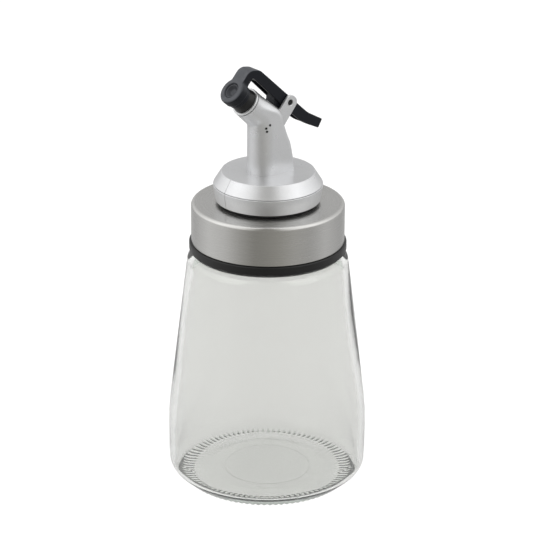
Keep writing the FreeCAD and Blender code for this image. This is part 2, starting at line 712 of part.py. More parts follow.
def pour_tube():
    """Tube that rises through the stem and neck and bends into the nozzle."""
    piece = body("pour_tube", Placement(Vector(), POUR_TURN))
    lean = math.radians(sizes["nozzle_lean"])
    along = Vector(math.sin(lean), math.cos(lean), 0)
    mouth = Vector(sizes["mouth_reach"], sizes["mouth_level"], 0)
    corner = Vector(sizes["neck_axis"], sizes["elbow_level"], 0)
    reach = sizes["tube_bend"] * math.tan(lean / 2)
    foot = Vector(sizes["neck_axis"], sizes["tube_low"], 0)
    bend_start = corner - Vector(0, reach, 0)
    bend_end = corner + along * reach
    centre = bend_start + Vector(sizes["tube_bend"], 0, 0)
    middle = centre + (corner - centre).normalize() * sizes["tube_bend"]
    path = sketch_on(piece, "tube_path")
    rise = path.addGeometry(Part.LineSegment(foot, bend_start))
    bend = path.addGeometry(Part.Arc(bend_start, middle, bend_end))
    run = path.addGeometry(Part.LineSegment(bend_end, mouth - along * sizes["tube_end"]))
    near = 1 if (path.getPoint(bend, 1) - bend_start).Length < 1e-6 else 2
    path.addConstraint(Sketcher.Constraint("Tangent", rise, 2, bend, near))
    path.addConstraint(Sketcher.Constraint("Tangent", run, 1, bend, 3 - near))
    path.addConstraint(Sketcher.Constraint("Vertical", rise))
    index = path.addConstraint(Sketcher.Constraint("Radius", bend, sizes["tube_bend"]))
    path.setExpression(f"Constraints[{index}]", "Sizes.tube_bend")
    bind(path, "DistanceX", rise, 1, "neck_axis")
    bind(path, "DistanceY", rise, 1, "tube_low")
    ends = sketch_on(piece, "tube_section", "XY_Plane", "tube_low")
    circle(ends, "neck_axis", 0, "tube_outer")
    circle(ends, "neck_axis", 0, "tube_inner")
    doc.recompute()
    tube = piece.newObject("PartDesign::AdditivePipe", "tube")
    tube.Profile = ends
    tube.Spine = (path, ["Edge1", "Edge2", "Edge3"])
    piece.Tip = tube
    return piece


def vent_tube():
    """Straight air tube behind the pour tube."""
    piece = body("vent_tube", Placement(Vector(), POUR_TURN))
    ends = sketch_on(piece, "vent_section", "XY_Plane", "vent_low")
    circle(ends, "0 - vent_place", 0, "vent_outer")
    circle(ends, "0 - vent_place", 0, "vent_inner")
    thick(piece, "vent", ends, "vent_high - vent_low", both=False)
    return piece


def lever():
    """Thumb lever: eye, bent arm with a channel under it, stop web, pin hub and curled tail."""
    piece = body("lever", Placement(Vector(), POUR_TURN))
    side = outline(sketch_on(piece, "arm_outline"), [
        at("arm_toe"),
        at("brow", "brow_rounding"),
        at("crown", "crown_rounding"),
        at("dip", "dip_bend"),
        at("tail_top", "edge"),
        at("tail_foot", "edge"),
        at("dip_under", "dip_bend"),
        at("back_under", "back_bend"),
        at("crook", "inside_edge"),
        at("arm_heel"),
    ])
    thick(piece, "arm", side, "lever_width")
    hub = circle(sketch_on(piece, "hub_circle"), "0 - pin_back", "pin_level", "hub_radius")
    thick(piece, "hub", hub, "lever_width")
    channel = outline(sketch_on(piece, "channel_outline"), [
        at("channel_front", "inside_edge"),
        at("channel_dip", "channel_bend"),
        at("channel_tail"),
        at("channel_back"),
        at("channel_foot"),
        at("channel_nose"),
    ])
    thick(piece, "channel", channel, "channel_width", "Pocket")
    turned(piece, "eye", [
        (0, "eye_back"),
        ("eye_radius", "eye_back", "eye_rounding"),
        ("eye_radius", "eye_face", "eye_rounding"),
        (0, "eye_face"),
    ], leaning=True)
    turned(piece, "eye_hole", [
        (0, "eye_back - overcut"),
        ("eye_bore", "eye_back - overcut"),
        ("eye_bore", "eye_face + overcut"),
        (0, "eye_face + overcut"),
    ], "Groove", leaning=True)
    web = outline(sketch_on(piece, "web_outline"), [
        at("web_foot"),
        at("web_head"),
        at("web_back"),
        at("web_heel"),
        at("web_toe"),
        at("web_knee"),
    ])
    thick(piece, "web", web, "channel_width + web_extra")
    room = circle(sketch_on(piece, "spring_room_circle"), "0 - pin_back", "pin_level", "spring_room")
    thick(piece, "spring_room", room, "spring_room_width", "Pocket")
    hole = circle(sketch_on(piece, "pin_circle"), "0 - pin_back", "pin_level", "lever_hole")
    thick(piece, "pin_hole", hole, CUT, "Pocket")
    return piece


def hinge_pin():
    """Plain pin through both ears and the lever."""
    piece = body("hinge_pin", Placement(Vector(), POUR_TURN))
    end = circle(sketch_on(piece, "pin_section"), "0 - pin_back", "pin_level", "pin_radius")
    thick(piece, "pin", end, "pin_length")
    return piece


def return_spring():
    """Torsion spring about the pin: one leg under the tail, one against the neck."""
    radius = sizes["coil_radius"]
    wire = sizes["wire_radius"]
    width = sizes["coil_pitch"] * sizes["coil_turns"]
    helix = Part.makeHelix(sizes["coil_pitch"], width, radius)
    ring = Part.Wire(Part.Circle(Vector(radius, 0, 0), Vector(0, 1, 0), wire).toShape())
    coil = Part.Wire(helix).makePipeShell([ring], True, True)

    def leg(level, direction, length, side):
        angle = math.radians(direction)
        along = Vector(math.cos(angle), math.sin(angle), 0)
        foot = Vector(-along.y, along.x, 0) * radius * side
        return Part.makeCylinder(wire, length, foot + Vector(0, 0, level), along)

    to_lever = leg(width, sizes["lever_leg_angle"], sizes["lever_leg"], 1)
    to_neck = leg(0, sizes["neck_leg_angle"], sizes["neck_leg"], 1)
    feature = doc.addObject("Part::Feature", "return_spring")
    feature.Label = "return_spring"
    feature.Shape = coil.fuse([to_lever, to_neck])
    pin = Vector(width / 2, sizes["pin_back"], sizes["pin_level"])
    feature.Placement = Placement(pin, POUR_TURN * Rotation(Vector(1, 0, 0), 90))
    return feature


pieces = [
    glass_bottle(),
    screw_collar(),
    steel_sleeve(),
    flat_ring("neck_gasket", "gasket_inner", "gasket_outer", "gasket_low", "gasket_high", "fine_edge"),
    flat_ring("spout_seal_ring", "seal_inner", "seal_outer", "seal_low", "seal_high", "fine_edge"),
    spout_base(),
    retaining_nut(),
    flat_ring("nut_washer", "washer_inner", "washer_outer", "washer_low", "washer_high", "fine_edge"),
    spout_housing(),
    nozzle_ring(),
    pour_nozzle(),
    pour_tube(),
    vent_tube(),
    lever(),
    stopper(),
    hinge_pin(),
    return_spring(),
]
doc.recompute()

failed = [item.Name for item in doc.Objects if {"Invalid", "Error"} & set(item.State)]
if failed:
    raise RuntimeError("failed objects: " + ", ".join(failed))
for piece in pieces:
    if piece.Shape.isNull() or not piece.Shape.isValid() or len(piece.Shape.Solids) != 1:
        raise RuntimeError(f"{piece.Label} is not one valid solid")

os.makedirs("parts", exist_ok=True)
for piece in pieces:
    piece.Shape.exportStep(f"parts/{piece.Label}.step")
    print(f"{piece.Label}: {piece.Shape.Volume:.1f} mm3")
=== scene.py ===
import math

import bmesh
import bpy
from mathutils import Matrix, Vector, noise


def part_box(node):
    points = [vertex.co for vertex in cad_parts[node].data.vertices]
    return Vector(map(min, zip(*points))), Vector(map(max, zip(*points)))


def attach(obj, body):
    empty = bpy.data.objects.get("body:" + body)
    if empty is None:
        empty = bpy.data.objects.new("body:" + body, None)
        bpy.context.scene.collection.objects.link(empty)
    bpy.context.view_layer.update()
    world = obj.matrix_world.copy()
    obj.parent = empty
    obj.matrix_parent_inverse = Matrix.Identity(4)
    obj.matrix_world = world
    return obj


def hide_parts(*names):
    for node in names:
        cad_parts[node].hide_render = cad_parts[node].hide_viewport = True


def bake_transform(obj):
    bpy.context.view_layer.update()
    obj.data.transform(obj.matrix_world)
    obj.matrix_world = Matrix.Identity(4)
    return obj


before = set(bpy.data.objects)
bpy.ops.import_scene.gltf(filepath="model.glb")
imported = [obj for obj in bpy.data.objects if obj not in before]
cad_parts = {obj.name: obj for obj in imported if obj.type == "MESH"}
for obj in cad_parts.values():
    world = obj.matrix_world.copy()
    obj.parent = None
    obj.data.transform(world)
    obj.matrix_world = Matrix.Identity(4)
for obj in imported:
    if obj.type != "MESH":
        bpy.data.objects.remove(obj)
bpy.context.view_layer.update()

# An oil dispenser: a tapered glass bottle, a screw collar in a brushed steel sleeve, and a silver
# pouring spout closed by a sprung black thumb lever.  The spout pours towards -Y.  Outlines are
# written in millimetres; "reach" is the distance ahead of the bottle's axis, towards -Y.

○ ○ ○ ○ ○

▸ **GIVEN INSTRUCTION**
Write out only the final block of lines, starting at the line with "obj.parent = empty" and running to the end of the material.

▸ **SOLUTION TO THE PROBLEM**
    obj.parent = empty
    obj.matrix_parent_inverse = Matrix.Identity(4)
    obj.matrix_world = world
    return obj


def hide_parts(*names):
    for node in names:
        cad_parts[node].hide_render = cad_parts[node].hide_viewport = True


def bake_transform(obj):
    bpy.context.view_layer.update()
    obj.data.transform(obj.matrix_world)
    obj.matrix_world = Matrix.Identity(4)
    return obj


before = set(bpy.data.objects)
bpy.ops.import_scene.gltf(filepath="model.glb")
imported = [obj for obj in bpy.data.objects if obj not in before]
cad_parts = {obj.name: obj for obj in imported if obj.type == "MESH"}
for obj in cad_parts.values():
    world = obj.matrix_world.copy()
    obj.parent = None
    obj.data.transform(world)
    obj.matrix_world = Matrix.Identity(4)
for obj in imported:
    if obj.type != "MESH":
        bpy.data.objects.remove(obj)
bpy.context.view_layer.update()

# An oil dispenser: a tapered glass bottle, a screw collar in a brushed steel sleeve, and a silver
# pouring spout closed by a sprung black thumb lever.  The spout pours towards -Y.  Outlines are
# written in millimetres; "reach" is the distance ahead of the bottle's axis, towards -Y.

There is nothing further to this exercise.